T’was the night before school began and all was quiet in the house…
OK, that’s not true. Nothing was quiet in the house.
In fact, nothing has been quiet in my house during waking hours since July 1, and I am truly ecstatic that summer is over, and my son is returning to school!
Whew. I survived!
New beginnings
But he is all of five years old now, and I must admit that I wasn’t always this happy to see him off.
He started pre-school when he was a year old, and I remember how odd it felt to leave him on his own at school for the first time.
Would he cry all day? Would he be the classroom terror? Would he wet himself because he was too shy to tell his teacher that he wanted to go? Would he catch an illness from one of the other kids? Would he have separation anxiety?
Letting go
Well, as it turned out, I was the only one with the separation anxiety.
He didn’t even tell me goodbye when he saw his new classroom and the other kids (after all we’ve been through, right?).
While I was happy it went smoothly, I still needed some reassurance that he was better off in a school setting than just day care or with a sitter.
Pre-school pluses
If you’re like me, read on for some reasons why you should be happy your little one is starting too.
- They will make friends: It’s normal to be a little anxious about your toddler’s personality and whether he or she will be able to make new friends at school, but trust me, there will always be plenty of weirder children than yours. In fact, kids always seem to do this strange ‘weird-off’ contest as a friend-making ritual when they see other children. (I secretly wish making animal noises was an acceptable way to introduce myself to adults). Before long, you will hear your little one telling you (way too much information) about the other children at school, and you’ll know that those social skills are being developed.

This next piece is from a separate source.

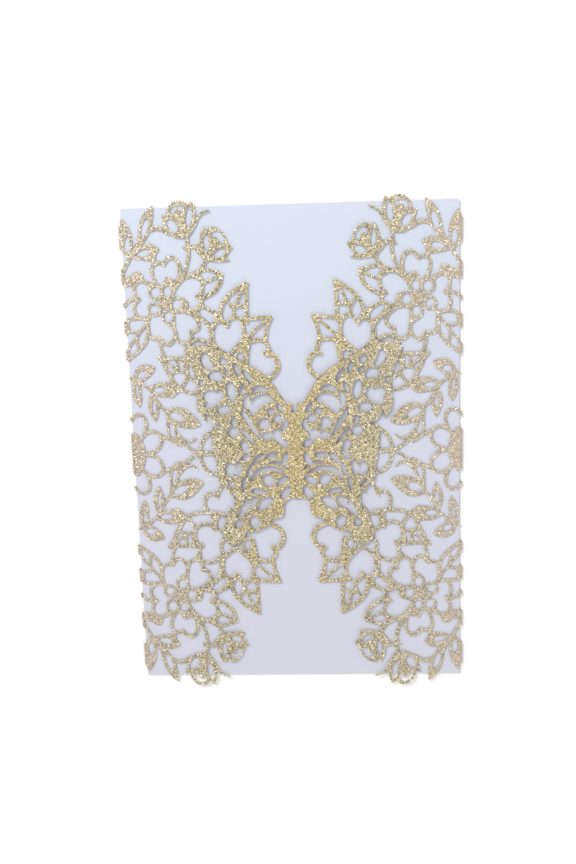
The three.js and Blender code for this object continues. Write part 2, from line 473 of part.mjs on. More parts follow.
// Mirrored and shifted copy of a solid
function placeSolid(solid, scaleX, scaleY, shiftX = 0, shiftY = 0) {
  const geometry = toGeometry(solid);
  geometry.applyMatrix4(new THREE.Matrix4().makeScale(scaleX, scaleY, 1));
  geometry.applyMatrix4(new THREE.Matrix4().makeTranslation(shiftX, shiftY, 0));
  if (scaleX * scaleY < 0) {
    const index = geometry.index.array;
    for (let corner = 0; corner < index.length; corner += 3) {
      [index[corner], index[corner + 1]] = [index[corner + 1], index[corner]];
    }
  }
  return toSolid(geometry);
}

function rectangle(left, bottom, right, top) {
  return [[left, bottom], [right, bottom], [right, top], [left, top]];
}

// Outline of the whole butterfly: the right half, then the left half in reverse
function butterflyOutline() {
  const half = corneredLoop(halfButterflyOutline.concat([[[0, -18.8]]])).slice(0, -1);
  const mirrored = half.map(([x, y]) => [-x, y]).reverse();
  return half.filter(([x]) => x > 0).concat([[0, -18.8]], mirrored.filter(([x]) => x < 0), [[0, 13.5]]);
}

// The wing over its own gate, on the left, lies under the other butterfly and has only the larger openings
function wholeButterfly() {
  const freeWing = wingOpenings.map(smoothLoop);
  const ownWing = freeWing.filter((loop) => outlineArea(loop) > smallestHiddenOpening);
  const both = freeWing.concat(ownWing.map((loop) => placeLoop(loop, -1, 1)));
  return both.reduce((cut, opening) => cut.subtract(sheetSolid(opening)), sheetSolid(butterflyOutline()));
}

// Outer outline and openings of a flat solid, with the points left out that its shape doesn't need
function outlinesOf(solid) {
  const mesh = solid.getMesh();
  const next = new Map();
  const isTop = (vertex) => mesh.vertProperties[vertex * mesh.numProp + 2] > sheetThickness / 2;
  const edges = new Set();
  for (let corner = 0; corner < mesh.triVerts.length; corner += 3) {
    const triangle = [...mesh.triVerts.slice(corner, corner + 3)];
    if (!triangle.every(isTop)) continue;
    triangle.forEach((vertex, side) => edges.add(`${vertex}_${triangle[(side + 1) % 3]}`));
  }
  edges.forEach((edge) => {
    const [from, to] = edge.split('_').map(Number);
    if (edges.has(`${to}_${from}`)) return;
    if (!next.has(from)) next.set(from, []);
    next.get(from).push(to);
  });
  const loops = [];
  while (next.size > 0) {
    const start = next.keys().next().value;
    const loop = [];
    let vertex = start;
    do {
      loop.push([mesh.vertProperties[vertex * mesh.numProp], mesh.vertProperties[vertex * mesh.numProp + 1]]);
      const ways = next.get(vertex);
      const following = ways.pop();
      if (ways.length === 0) next.delete(vertex);
      vertex = following;
    } while (vertex !== start);
    loops.push(loop);
  }
  const kept = loops.filter((loop) => outlineArea(loop) > smallestOpening);
  kept.sort((one, other) => outlineArea(other) - outlineArea(one));
  return kept.map((loop, index) => {
    const others = kept.filter((one, place) => place !== index).flat();
    return thinLoop(loop, outlineCorner, others);
  });
}

// The left gate, laid flat: the lace, with its own butterfly in place of what the wings cover
function flatGate() {
  const quarter = joinAll([
    ...foldedEdgeSprays(), ...rosebuds(), ...largeFlower(), ...freeEdgeSprays(), ...innerSprays(),
  ]);
  const halfWidth = wrapWidth / 2;
  const upper = placeSolid(quarter, 1, 1, -halfWidth, 0);
  const lower = placeSolid(quarter, 1, -1, -halfWidth, 0);
  const [shiftX, shiftY] = butterflyShift;
  const butterfly = placeSolid(wholeButterfly(), 1, 1, shiftX, shiftY);
  const filled = sheetSolid(placeLoop(butterflyOutline(), coveredShare, coveredShare, shiftX, shiftY));
  const curved = sheetSolid(rectangle(-wrapWidth, -wrapWidth, foldRadius - halfWidth, wrapWidth));
  const lace = upper.add(lower).subtract(filled).add(butterfly).subtract(curved);
  const [outline, ...openings] = outlinesOf(lace);
  return openings.reduce((cut, opening) => cut.subtract(sheetSolid(opening)), sheetSolid(outline));
}

// Block taller than all layers, over a rectangle
function block(left, bottom, right, top) {
  const shape = new THREE.Shape(rectangle(left, bottom, right, top).map(([x, y]) => new THREE.Vector2(x, y)));
  const geometry = new THREE.ExtrudeGeometry(shape, { depth: 6 * layerPitch, bevelEnabled: false });
  geometry.translate(0, 0, -2 * layerPitch);
  return toSolid(geometry);
}

// Height of the gates above their level at the folds
function riseAt(x) {
  const inward = THREE.MathUtils.clamp((flatFrom - Math.abs(x)) / riseLength, 0, 1);
  return gateRise * inward * inward * (3 - 2 * inward);
}

// Moves each point of a solid up by a height that depends on x
function lifted(solid, heightAt) {
  const geometry = toGeometry(solid);
  const position = geometry.attributes.position;
  for (let vertex = 0; vertex < position.count; vertex += 1) {
    position.setZ(vertex, position.getZ(vertex) + heightAt(position.getX(vertex)));
  }
  return toSolid(geometry);
}

// Puts a flat gate in place: its free wing passes through the slit and lies on top of the other gate
function raisedGate(flat, opposingSlit) {
  const crossingAt = (x) => layerPitch * THREE.MathUtils.clamp((x / crossingHalfWidth + 1) / 2, 0, 1);
  const bends = [-wrapWidth, -flatFrom, -crossingHalfWidth, crossingHalfWidth, wrapWidth];
  const stretches = [0, 1, 2, 3].map((index) => {
    const stretch = block(bends[index], -wrapWidth, bends[index + 1], wrapWidth);
    return lifted(flat.intersect(stretch), crossingAt);
  });
  return lifted(joinAll(stretches).subtract(opposingSlit), (x) => gateLevel + riseAt(x));
}

// Strips of the folded edge: the stretches of v where the lace runs round to the back panel
const foldStrips = [[-7.5, 7.5], [12.4, 13.6], [34.9, 38.4], [44.3, 48.9], [54, 55.2], [61.7, 67.2], [74.3, 82.5]];

function foldedEdge() {
  const inner = foldRadius - sheetThickness;
  const profile = [];
  const flatEnd = foldRadius + jointOverlap;
  profile.push([flatEnd, 0]);
  for (let step = 0; step <= foldSteps; step += 1) {
    const angle = -Math.PI / 2 - step * Math.PI / foldSteps;
    profile.push([foldRadius + foldRadius * Math.cos(angle), foldRadius + foldRadius * Math.sin(angle)]);
  }
  profile.push([flatEnd, 2 * foldRadius], [flatEnd, foldRadius + inner]);
  for (let step = foldSteps; step >= 0; step -= 1) {
    const angle = -Math.PI / 2 - step * Math.PI / foldSteps;
    profile.push([foldRadius + inner * Math.cos(angle), foldRadius + inner * Math.sin(angle)]);
  }
  profile.push([flatEnd, foldRadius - inner]);
  const shape = new THREE.Shape(profile.map(([x, z]) => new THREE.Vector2(x, z)));
  const mirroredStrips = foldStrips.filter(([bottom]) => bottom > 0).map(([bottom, top]) => [-top, -bottom]);
  return joinAll(foldStrips.concat(mirroredStrips).map(([bottom, top]) => {
    const strip = new THREE.ExtrudeGeometry(shape, { depth: top - bottom, bevelEnabled: false });
    strip.rotateX(Math.PI / 2);
    strip.translate(-wrapWidth / 2, top, 0);
    return toSolid(strip);
  }));
}

function gatefoldWrap() {
  const gate = flatGate();
  const slitFromTop = block(-slitHalfWidth, slitMeetHeight - slitEndGap / 2, slitHalfWidth, slitReach);
  const slitFromBottom = block(-slitHalfWidth, -slitReach, slitHalfWidth, slitMeetHeight + slitEndGap / 2);
  const left = raisedGate(gate, slitFromTop);
  const right = placeSolid(raisedGate(gate, slitFromBottom), -1, 1);
  const edge = foldedEdge();
  const flatHalf = wrapWidth / 2 - foldRadius;
  const panel = sheetSolid(rectangle(-flatHalf, -panelHeight / 2, flatHalf, panelHeight / 2));
  const solid = joinAll([panel, edge, placeSolid(edge, -1, 1), left, right]);
  const geometry = toGeometry(solid);
  geometry.computeVertexNormals();
  const material = new THREE.MeshStandardMaterial({ color: 0xb7a984, roughness: 0.45, metalness: 0.5 });
  const mesh = new THREE.Mesh(geometry, material);
  mesh.name = 'gatefold_wrap';
  return mesh;
}

function insertCard() {
  const outline = rectangle(-cardWidth / 2, -cardHeight / 2, cardWidth / 2, cardHeight / 2);
  const shape = new THREE.Shape(outline.map(([x, y]) => new THREE.Vector2(x, y)));
  const geometry = new THREE.ExtrudeGeometry(shape, { depth: cardThickness, bevelEnabled: false });
  const material = new THREE.MeshStandardMaterial({ color: 0xe3e6f0, roughness: 0.85, metalness: 0 });
  const mesh = new THREE.Mesh(geometry, material);
  mesh.name = 'insert_card';
  mesh.position.z = cardLevel;
  return mesh;
}

const invitation = new THREE.Group();
invitation.add(gatefoldWrap(), insertCard());

export default invitation;
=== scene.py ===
import math

import bmesh
import bpy
import numpy as np
from mathutils import Matrix, Vector


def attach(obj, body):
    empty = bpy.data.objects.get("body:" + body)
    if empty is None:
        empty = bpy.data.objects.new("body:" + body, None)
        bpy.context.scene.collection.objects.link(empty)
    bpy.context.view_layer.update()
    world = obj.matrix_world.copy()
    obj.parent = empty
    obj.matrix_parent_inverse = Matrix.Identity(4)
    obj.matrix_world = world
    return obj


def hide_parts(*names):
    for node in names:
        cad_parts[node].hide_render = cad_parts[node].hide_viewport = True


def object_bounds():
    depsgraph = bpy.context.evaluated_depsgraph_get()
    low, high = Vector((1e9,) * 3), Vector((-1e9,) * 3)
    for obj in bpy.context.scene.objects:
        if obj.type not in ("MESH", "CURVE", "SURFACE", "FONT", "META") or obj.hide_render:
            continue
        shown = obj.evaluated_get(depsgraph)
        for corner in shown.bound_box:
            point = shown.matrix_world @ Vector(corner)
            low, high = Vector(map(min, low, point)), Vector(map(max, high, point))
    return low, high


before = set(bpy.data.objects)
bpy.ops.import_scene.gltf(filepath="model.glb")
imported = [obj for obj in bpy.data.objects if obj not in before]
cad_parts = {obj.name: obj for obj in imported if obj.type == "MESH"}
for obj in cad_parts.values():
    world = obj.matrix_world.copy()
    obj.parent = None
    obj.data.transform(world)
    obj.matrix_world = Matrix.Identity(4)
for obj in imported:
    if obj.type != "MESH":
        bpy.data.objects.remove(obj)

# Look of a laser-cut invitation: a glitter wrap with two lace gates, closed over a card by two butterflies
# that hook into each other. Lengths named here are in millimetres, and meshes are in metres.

bl_info = {
    "name": "Laser-cut invitation",
    "version": (1, 0, 0),
    "blender": (4, 5, 0),
    "location": "View3D > Sidebar > Invitation",
    "description": "Builds the lace gates, the folded wrap, the card and the glitter of an invitation",
    "category": "Add Mesh",
}

MM = 0.001
CAD_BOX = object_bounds()

# Sizes of the wrap and the card. The layers lie closer than in the solid model, the card higher up.
WRAP_WIDTH = 120
PANEL_HEIGHT = 174
CARD_WIDTH = 118
CARD_HEIGHT = 175
CARD_LEVEL = 0.65
CARD_RISE = 0.8
GATE_LEVEL = 1.25
LAYER_PITCH = 0.5
FOLD_RADIUS = 0.8
FOLD_X = WRAP_WIDTH / 2 - FOLD_RADIUS
LINE_WIDTH = 1.05
VEIN_WIDTH = 0.85

# Where the butterflies cross, and how the gates lift off the card
CROSSING_HALF_WIDTH = 1.2
SLIT_HALF_WIDTH = 0.7
SLIT_MEET_HEIGHT = -2.6
SLIT_END_GAP = 0.4
SLIT_REACH = 25
BUTTERFLY_SHIFT = (0.1, 1.35)
OPENING_GROWTH = 0.33
BUTTERFLY_OVERLAP = 0.4
RISE_LENGTH = 46
WAVE_HEIGHT = 0.14
WAVE_FREE_LENGTH = 15

# Smallest bend that the cutting line makes, and how closely the outline follows it
CORNER_BLEND = 0.28
OUTLINE_SLACK = 0.012
THINNING_TURNS = 3
SHORTEST_LOOP = 8
CURVE_STEPS = 8
OVAL_SIDES = 32
MERGE_DISTANCE = 0.0005

# Area that is drawn, past the lace on all sides, and the distance from it that empty points start with
DRAWN_HEIGHT = 92
DRAWN_PAST_FOLD = 1
DRAWN_PAST_MIDDLE = 40
EMPTY = 5.0

# Heights of the stretches of a folded edge that carry card. Those above the middle are there below it too.
FOLD_STRIPS = [(-7.5, 7.5), (12.4, 13.6), (34.9, 38.4), (44.3, 48.9), (54, 55.2), (61.7, 67.2), (74.3, 82.5)]
FOLD_STEPS = 10

# Points across and up the card, and the lengths of its soft waves
CARD_POINTS = (60, 90)
CARD_WAVES = (17, 23)

# Sizes of the patterns: a glitter grain, the soft unevenness of the card and its fine grain
GLITTER_GRAIN = 0.42
CARD_UNEVENNESS = 42
CARD_GRAIN = 0.6

# Camera that the photograph was taken with, turned in degrees about the model's axes and moved
CAMERA_LENS = 50
CAMERA_SENSOR = 36
CAMERA_TURN = (12.8, 3.51, -1.06)
CAMERA_OFFSET = (2.9, 6.7, 436.5)
CAMERA_LIFT = 0.15

# Lights, as place and width, and the floor
KEY_LIGHT = ((-300, 500, 620), 300)
FILL_LIGHT = ((350, -550, 700), 600)
FLOOR_WIDTH = 3000
FLOOR_DROP = 0.1


# Drawing the lace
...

- They will become more independent: It’s completely natural to feel as if you’re the only one who truly understands your child and his/her needs, and to be wary of whether new providers will be able to care for your child, especially when there are other children who will also require attention. But mama, these little critters are remarkably adjustable. That whiny, finnicky toddler you know at home may turn out to be a completely different child when you’re not around. And even if they don’t, trust that their teachers are equipped to handle it all. C’mon, you know you overpacked that bag anyway.
- They will learn sooo many things: The other day I was driving, and my son was staring out the window. Suddenly he said ‘Look mommy, the mountain is white.’ I absent-mindedly said ‘Yes, there are clouds on the mountain.’ He replied ‘No! It’s not a cloud. That is fog.’ I was so impressed and humbled that I just sat there in silence wondering who taught him that. The point is, the world is so vast with so many things for them to learn, and you can’t possibly teach them all of it by yourself. Nope. Not even with Cocomelon and Word Party.
- They will develop a routine: That R word sounds good, doesn’t it? It might sound far-fetched now, but the next thing you know, your little bundle of spontaneity will develop some (heavy on the ‘some’) amount of focus, patience, and calmness when activities change sooner than they would like, or take a little longer than they would like. Pro tip: It may help to know what the school’s daytime roster is like so you can mimic the time slots on weekends for home activities.
- They will be tired after school *fingers crossed*: Let the Church say amen. I have no shame in saying there were many nights this summer when I was so tired from work that I fell asleep before my son and was just happy the house was still standing when I woke up. (Don’t try this at home; results may vary). Whenever he has school though, he sometimes doesn’t even make it to the dinner table before it's lights out. He also sleeps much more peacefully after a day at school. I guess those ABCs must be really hard work these days, man. I’m not complaining though, I’m just as tired as he is. School just levels the playing field.